2. No finding of abuse of dominance by CCI
The second submission made by Dr Singhvi was that the CCI had given its orders without any finding of abuse of dominance in the order. He submitted–
"The direction is that a rival Play Store owner should be able to sit inside my play store. Can CCI give a direction like that? User safety- I cannot control. It's like saying that any trespasser can come and sit in your house. How do I ensure safety, prevent malware?...API (Application Program Interface) – it's the software proprietary owned by me. My software shall be supplied to others as per the directions...Users can sideload. All that is required is that there is a pop up warning. Direction says you cannot have pop up warning. So no warning can be given to user about any malware. Finally, OEMs decide that Google is one of the apps. If user decides to uninstall, it cannot be. Direction is that there shall be no restriction on uninstalling."
He stated that the same was done without any finding on abuse of dominance.

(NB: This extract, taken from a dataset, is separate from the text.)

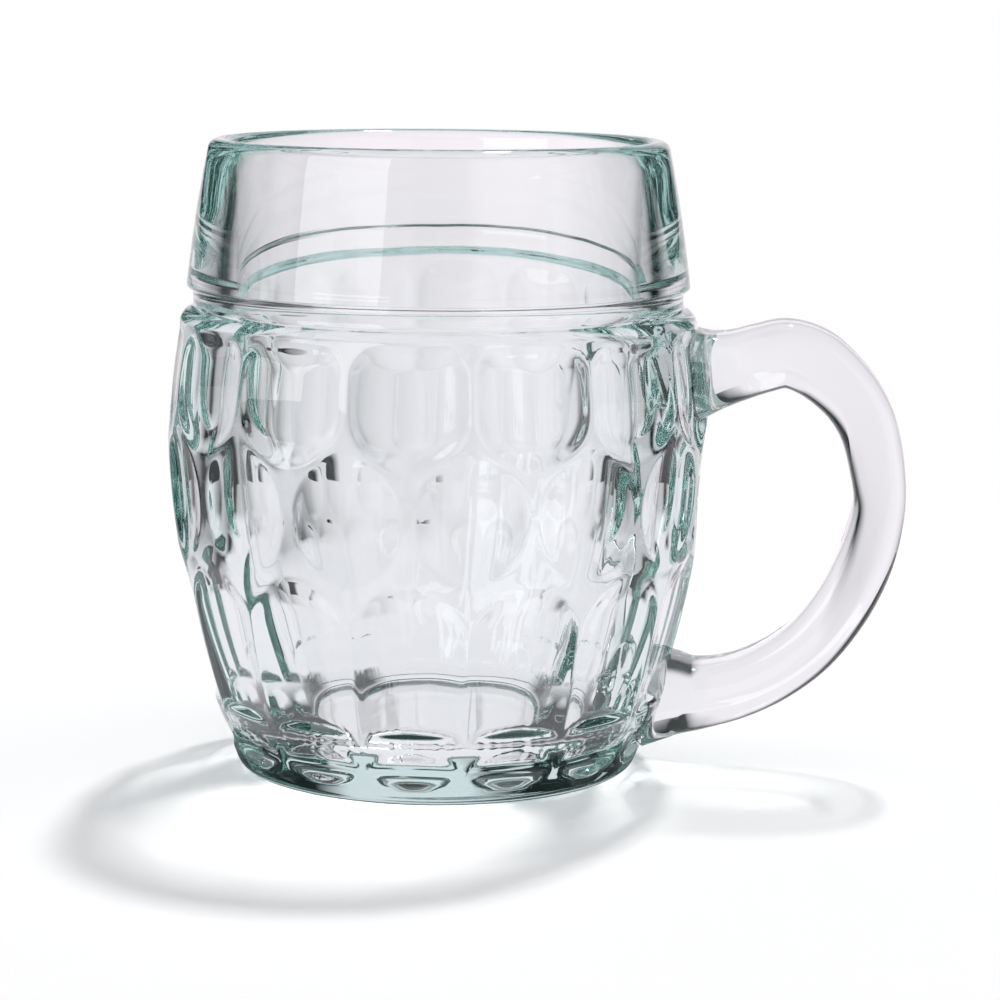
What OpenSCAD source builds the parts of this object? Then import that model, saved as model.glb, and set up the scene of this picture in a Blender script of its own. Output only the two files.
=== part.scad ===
// Dimpled glass beer mug for about half a litre: a thick pressed bowl and a stuck-on handle.
// Millimetres, Z up. The origin is on the table under the middle of the base.
// The handle points along +X.

/* [Collar and rim] */
// Height of the mug
mug_h = 127; // [118:1:136]
// Outer radius of the collar just under the rim
rim_r = 46.2; // [44:0.2:48]
// Thickness of the glass at the rim, which is rounded over
rim_t = 4.6; // [3.6:0.2:5.4]
// Height of the smooth collar
collar_h = 29.6; // [26:0.2:33]
// Outer radius of the collar at its lower edge
collar_r = 50.5; // [50:0.1:52]
// Rounding of the collar's lower edge
collar_edge_r = 1; // [0.5:0.1:1.2]

/* [Neck] */
// Radius of the neck groove under the collar
neck_r = 49.2; // [48.8:0.1:49.6]
// Height of the neck groove
neck_h = 3.6; // [3:0.1:4.2]

/* [Barrel] */
// Largest radius of the barrel
barrel_r = 54.5; // [53:0.1:56]
// Drop from the neck groove to the widest place
belly_drop = 21.8; // [18:0.2:26]
// Radius of the barrel where its curve would reach the table
foot_r = 40; // [38:0.5:43]
// Radius of the barrel under the shoulder
shoulder_r = 52; // [51.6:0.1:52.6]
// Rounding of the shoulder
shoulder_round_r = 3.7; // [3.2:0.1:4.2]
// Width of the bevel round the foot
heel_w = 1.9; // [1:0.1:2.5]
// Height of the bevel round the foot
heel_h = 1.3; // [0.8:0.1:2]

/* [Inside] */
// Thickness of the floor
floor_t = 10; // [8:0.5:13]
// Radius of the straight lower bore
bore_r = 40.6; // [38:0.2:41]
// Height at which the bore starts to draw in
bore_z = 62; // [56:1:68]
// Radius at which the drawn-in wall would reach the floor
floor_r = 27; // [24:0.5:30]
// Rounding between the wall and the floor
floor_round_r = 6; // [4:0.5:8]
// Radius of the hollow under the base
hollow_r = 30; // [26:0.5:33]
// Depth of the hollow under the base
hollow_h = 2; // [1:0.1:3]

/* [Dimples] */
// Dimples round the mug in each row
dimples = 14; // [12:1:16]
// Drop from the neck groove to the middle of the top row
top_drop = 13.8; // [12.8:0.2:14.8]
// Height of a top dimple
top_h = 22.5; // [20:0.5:24]
// Depth of a top dimple
top_d = 2.6; // [2.2:0.1:2.9]
// Drop from the neck groove to the middle of the round row
mid_drop = 35.8; // [34.8:0.2:36.8]
// Height of a round dimple
mid_h = 26; // [23:0.5:28]
// Depth of a round dimple
mid_d = 2.4; // [2:0.1:2.8]
// Height of the middle of the flutes
flute_z = 29.5; // [28.5:0.5:30.5]
// Height of a flute
flute_h = 31; // [28:0.5:33]
// Depth of a flute
flute_d = 2.1; // [1.7:0.1:2.4]
// Height of the middle of the small ovals round the foot
oval_z = 7.6; // [7:0.2:8.4]
// Height of a foot oval
oval_h = 6.2; // [5:0.2:7]
// Depth of a foot oval
oval_d = 1.6; // [1.4:0.1:1.8]

/* [Handle] */
// Distance from the mug's axis to the outside of the handle
handle_reach = 94.4; // [90:0.2:98]
// Drop from the neck groove to the middle of the upper root
upper_root_drop = 12.4; // [10.8:0.2:14.8]
// Height of the middle of the lower root
lower_root_z = 15.2; // [13:0.2:18]
// Thickness of the grip, seen from the side
grip_t = 10.4; // [9:0.2:12]
// Width of the grip, seen from the end
grip_w = 15; // [12:0.5:18]

/* [Hidden] */
$fn = 96;

// how far a cut runs past what it cuts
over = 1;
// shares of the pitch that a top dimple, a flute and a foot oval take up
top_width_share = 0.93;
flute_width_share = 0.78;
oval_width_share = 0.93;
// share of the pitch that a cutter may fill, so that it never meets its neighbour
own_pitch_share = 0.985;
// shares of its depth by which the ball that ends a top dimple or a flute goes deeper
top_arch_share = 0.8;
flute_arch_share = 0.6;

// share of its rounding by which the shoulder starts to turn in below the neck
shoulder_drop_share = 0.78;

collar_z = mug_h - collar_h;
neck_z = collar_z - neck_h;
belly_z = neck_z - belly_drop;
top_z = neck_z - top_drop;
mid_z = neck_z - mid_drop;
upper_root_z = neck_z - upper_root_drop;
lip_r = rim_t / 2;
low_arc_r = (belly_z^2 + (barrel_r - foot_r)^2) / (2 * (barrel_r - foot_r));
shoulder_z = neck_z - shoulder_round_r * shoulder_drop_share;
up_arc_r = ((shoulder_z - belly_z)^2 + (barrel_r - shoulder_r)^2) / (2 * (barrel_r - shoulder_r));
shoulder_lean = asin((shoulder_z - belly_z) / up_arc_r);
bore_arc_r = ((bore_z - floor_t)^2 + (bore_r - floor_r)^2) / (2 * (bore_r - floor_r));
pitch = 360 / dimples;

// flat steps along the long curve of the barrel
barrel_steps = 9;

// radius of the barrel's curve at the height z
function arc_r_at(z) = z < belly_z ? low_arc_r : up_arc_r;
function barrel_at(z) = barrel_r - arc_r_at(z) + sqrt(arc_r_at(z)^2 - (z - belly_z)^2);
// how far the barrel's outward direction leans up from level
function lean_at(z) = asin((z - belly_z) / arc_r_at(z));

// points along an arc round [x, z], from the angle a to the angle b in n steps
function arc(x, z, r, a, b, n) = [for (i = [0 : n]) [x + r * cos(a + (b - a) * i / n), z + r * sin(a + (b - a) * i / n)]];

heel_lean = asin((heel_h - belly_z) / low_arc_r);
bore_floor_lean = asin((floor_t + floor_round_r - bore_z) / (bore_arc_r - floor_round_r));
floor_round_x = bore_r - bore_arc_r + (bore_arc_r - floor_round_r) * cos(bore_floor_lean);
shoulder_x = barrel_r - up_arc_r + (up_arc_r - shoulder_round_r) * cos(shoulder_lean);
shoulder_round_z = belly_z + (up_arc_r - shoulder_round_r) * sin(shoulder_lean);

// where the shoulder's rounding meets the neck
shoulder_end_angle = acos((neck_r - shoulder_x) / shoulder_round_r);

// half outline of the pressed outside, from the foot up to the middle of the rim
outside_outline = concat(
    [[0, 0], [foot_r - heel_w, 0]],
    arc(barrel_r - low_arc_r, belly_z, low_arc_r, heel_lean, 0, barrel_steps),
    arc(barrel_r - up_arc_r, belly_z, up_arc_r, shoulder_lean / 3, shoulder_lean, 2),
    arc(shoulder_x, shoulder_round_z, shoulder_round_r, shoulder_lean * 2, shoulder_end_angle, 4),
    [[neck_r, collar_z], [collar_r - collar_edge_r, collar_z], [collar_r, collar_z + collar_edge_r]],
    arc(rim_r - lip_r, mug_h - lip_r, lip_r, 0, 90, 4),
    [[0, mug_h]]);

// half outline of the space for the beer
bore_outline = concat(
    [[0, floor_t]],
    arc(floor_round_x, floor_t + floor_round_r, floor_round_r, -90, bore_floor_lean, 4),
    arc(bore_r - bore_arc_r, bore_z, bore_arc_r, bore_floor_lean * 5 / 6, 0, 5),
    arc(rim_r - lip_r, mug_h - lip_r, lip_r, 180, 90, 4),
    [[rim_r - lip_r, mug_h + over], [0, mug_h + over]]);

// the pressed outside without its dimples
module plain_outside() {
    rotate_extrude() polygon(outside_outline);
}

// puts a cutter on the barrel at the height z, with its own middle on the wall's outward line
module on_wall(z) {
    translate([barrel_at(z), 0, z]) rotate([0, -lean_at(z), 0]) children();
}

// a body of revolution that is round with ring_r across its axis and with end_r along it
module apple(ring_r, end_r) {
    rotate_extrude() intersection() {
        translate([ring_r - end_r, 0]) circle(end_r);
        translate([0, -end_r]) square([ring_r, 2 * end_r]);
    }
}

// radius that makes a cut of this depth and full length in a flat wall
function chord_r(length, depth) = length^2 / (8 * depth) + depth / 2;
// how much the round wall rises over a cut's share of the pitch, and the width of that cut
function cut_w(z, share) = 2 * barrel_at(z) * sin(pitch / 2 * share);
function wall_rise(z, share) = barrel_at(z) * (1 - cos(pitch / 2 * share));
// radius across a cut that takes up this share of the pitch
function wide_r(z, depth, share) = chord_r(cut_w(z, share), depth - wall_rise(z, share));

// a row of cutters at the places in the list, counted from the handle, each kept inside its own pitch
module row(places) {
    far = 2 * barrel_r;
    side = far * tan(pitch / 2 * own_pitch_share);
    for (i = places) rotate(pitch * i) intersection() {
        children();
        translate([0, 0, -over]) linear_extrude(mug_h) polygon([[0, 0], [far, -side], [far, side]]);
    }
}

// a cut with straight sides along the wall and a ball's round ends
module arched_scoop(z, h, depth, share, arch) {
    end_d = depth * (1 + arch);
    on_wall(z) intersection() {
        translate([wide_r(z, depth, share) - depth, 0, -h]) cylinder(h = 2 * h, r = wide_r(z, depth, share));
        translate([chord_r(h, end_d) - end_d, 0, 0]) sphere(r = chord_r(h, end_d));
    }
}

module round_scoop() {
    on_wall(mid_z) translate([chord_r(mid_h, mid_d) - mid_d, 0, 0]) sphere(r = chord_r(mid_h, mid_d));
}

module oval_scoop() {
    across_r = wide_r(oval_z, oval_d, oval_width_share);
    on_wall(oval_z) translate([across_r - oval_d, 0, 0]) apple(across_r, chord_r(oval_h, oval_d));
}

// takes the dimples out of a body, one row after another; half_places are the places between two round dimples
module scooped(places, half_places) {
    difference() {
        difference() {
            difference() {
                difference() {
                    children();
                    row(places) round_scoop();
                }
                row(half_places) arched_scoop(top_z, top_h, top_d, top_width_share, top_arch_share);
            }
            row(half_places) arched_scoop(flute_z, flute_h, flute_d, flute_width_share, flute_arch_share);
        }
        row(half_places) oval_scoop();
    }
}

module bowl() {
    color("lightcyan", 0.5) scooped([0 : dimples - 1], [1 / 2 : dimples - 1 / 2]) difference() {
        plain_outside();
        rotate_extrude() polygon(bore_outline);
        translate([0, 0, -over]) cylinder(h = hollow_h + over, r = hollow_r);
    }
}

// Places along the middle of the handle from inside the upper root to inside the lower root, as shares:
// out from the barrel to the far side of the grip, up from the lower to the upper root, and of the
// grip's thickness and width.
handle_shares = [
    [-0.25, 0.985, 2.10, 1.55],
    [-0.10, 0.993, 1.84, 1.40],
    [0.04, 1.005, 1.50, 1.22],
    [0.17, 1.021, 1.34, 1.10],
    [0.31, 1.043, 1.30, 1.04],
    [0.45, 1.058, 1.30, 1.01],
    [0.60, 1.034, 1.31, 1],
    [0.74, 0.978, 1.24, 1],
    [0.85, 0.912, 1.17, 1],
    [0.93, 0.831, 1.12, 1],
    [0.98, 0.720, 1.06, 1],
    [1, 0.609, 1, 1],
    [0.96, 0.492, 1.06, 1],
    [0.89, 0.386, 1.10, 1],
    [0.78, 0.276, 1.10, 1],
    [0.62, 0.168, 1.11, 1],
    [0.42, 0.087, 1.15, 1.01],
    [0.20, 0.032, 1.20, 1.05],
    [-0.03, 0.004, 1.32, 1.16],
    [-0.19, 0.002, 1.58, 1.34],
    [-0.36, -0.003, 1.90, 1.50]];
// steps between two places, and sides of the grip
handle_steps = 2;
handle_sides = 20;
// how square the grip's section is, where 2 is an ellipse
grip_squareness_share = 3;

grip_x = handle_reach - grip_t / 2;
handle_places = [for (s = handle_shares) [
    barrel_r + s[0] * (grip_x - barrel_r),
    lower_root_z + s[1] * (upper_root_z - lower_root_z),
    s[2] * grip_t,
    s[3] * grip_w]];

// smooth curve through the places, at the running number t
function spline(a, b, c, d, t) =
    b + t / 2 * (c - a + t * (2 * a - 5 * b + 4 * c - d + t * (3 * b - a - 3 * c + d)));
function place(i) = handle_places[max(0, min(len(handle_places) - 1, i))];
function along(t) = spline(place(floor(t) - 1), place(floor(t)), place(floor(t) + 1), place(floor(t) + 2), t - floor(t));
function rounded(v) = sign(v) * abs(v)^(2 / grip_squareness_share);

// one section of the handle, square to its middle line
function section(t) =
    let (here = along(t), ahead = along(t + 1 / 100), behind = along(t - 1 / 100))
    let (run = [ahead[0] - behind[0], ahead[1] - behind[1]], out = [-run[1], run[0]] / norm(run))
    [for (k = [0 : handle_sides - 1])
        let (a = 360 * k / handle_sides)
        [here[0] + out[0] * rounded(cos(a)) * here[2] / 2,
            rounded(sin(a)) * here[3] / 2,
            here[1] + out[1] * rounded(cos(a)) * here[2] / 2]];

module handle_sweep() {
    rings = (len(handle_places) - 1) * handle_steps;
    points = [for (i = [0 : rings]) each section(i / handle_steps)];
    sides = [for (i = [0 : rings - 1], k = [0 : handle_sides - 1])
        let (m = (k + 1) % handle_sides, a = i * handle_sides, b = a + handle_sides)
        [a + m, b + m, b + k, a + k]];
    first_end = [for (k = [handle_sides - 1 : -1 : 0]) k];
    last_end = [for (k = [0 : handle_sides - 1]) rings * handle_sides + k];
    polyhedron(points, concat([first_end], sides, [last_end]), convexity = 4);
}

module handle() {
    color("lavender", 0.6) difference() {
        handle_sweep();
        scooped([0], [-1 / 2, 1 / 2]) plain_outside();
    }
}

bowl();
handle();
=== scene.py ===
import math

import bpy
import numpy as np
from mathutils import Matrix, Vector


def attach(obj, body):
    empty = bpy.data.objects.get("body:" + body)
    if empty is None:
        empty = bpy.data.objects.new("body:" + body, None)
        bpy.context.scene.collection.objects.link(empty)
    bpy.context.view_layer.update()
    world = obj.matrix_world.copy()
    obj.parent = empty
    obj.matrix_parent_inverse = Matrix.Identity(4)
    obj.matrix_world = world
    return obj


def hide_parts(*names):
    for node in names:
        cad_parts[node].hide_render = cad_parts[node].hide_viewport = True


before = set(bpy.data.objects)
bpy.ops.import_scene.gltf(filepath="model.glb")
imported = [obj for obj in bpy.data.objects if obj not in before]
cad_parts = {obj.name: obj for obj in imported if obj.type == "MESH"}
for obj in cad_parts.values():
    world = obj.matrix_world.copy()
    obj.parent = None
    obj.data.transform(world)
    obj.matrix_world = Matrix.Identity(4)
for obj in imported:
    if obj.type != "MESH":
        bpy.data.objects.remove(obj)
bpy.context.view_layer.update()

# ---------------------------------------------------------------------------
# Camera. It stands where the picture was taken from: a long lens at about
# arm's length, a little above the rim, square to the handle but for 6 degrees.
# ---------------------------------------------------------------------------
eye_distance, eye_height = 0.64114, 0.15715
eye_turn, eye_pan = math.radians(6.0), math.radians(1.1325)
eye_tilt, eye_roll = math.radians(9.142), math.radians(0.4977)
lens_mm, sensor_mm = 114.98, 36
nearest_seen, farthest_seen = 0.01, 60

heading = eye_pan - eye_turn
level_ahead = Vector((math.sin(heading), math.cos(heading), 0))
forward = Vector((
    level_ahead.x * math.cos(eye_tilt), level_ahead.y * math.cos(eye_tilt), -math.sin(eye_tilt)))
level_right = Vector((math.cos(heading), -math.sin(heading), 0))
level_up = level_right.cross(forward)
right = level_right * math.cos(eye_roll) + level_up * math.sin(eye_roll)
up = level_up * math.cos(eye_roll) - level_right * math.sin(eye_roll)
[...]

3. Directions by CCI not the subject matter of EU directions
He submitted that it had been argued by the CCI that the bulk of directions issued by the CCI were subject matter of EU directions which had already been complied with by Google in Europe. He stated that this was factually and legally wrong and that 90% of directions given by CCI were not given by the EU. He also submitted that the European legislation of DMA (Digital Marketing Act) was not applicable in India and was wholly irrelevant.
4. Order passed with no reasons
Dr Singhvi submitted that there was no logic to the directions passed by the CCI. He submitted that despite noting the urgency of the matter, the NCLAT decided to not take up the matter and hear it only in April when the matter would be rendered infructuous. This, he stated, was without any reasons.
5. Misapplication of Parliamentary Standing Committee
He submitted that the Parliamentary Standing Committee report utilised by CCI had nothing in it and that the one or two comments which were made were at stage of recommendation to legislature and could not be used. He relied upon the judgement in Kalpana Mehta And Ors. vs Union Of India And Ors. (2018) for this argument.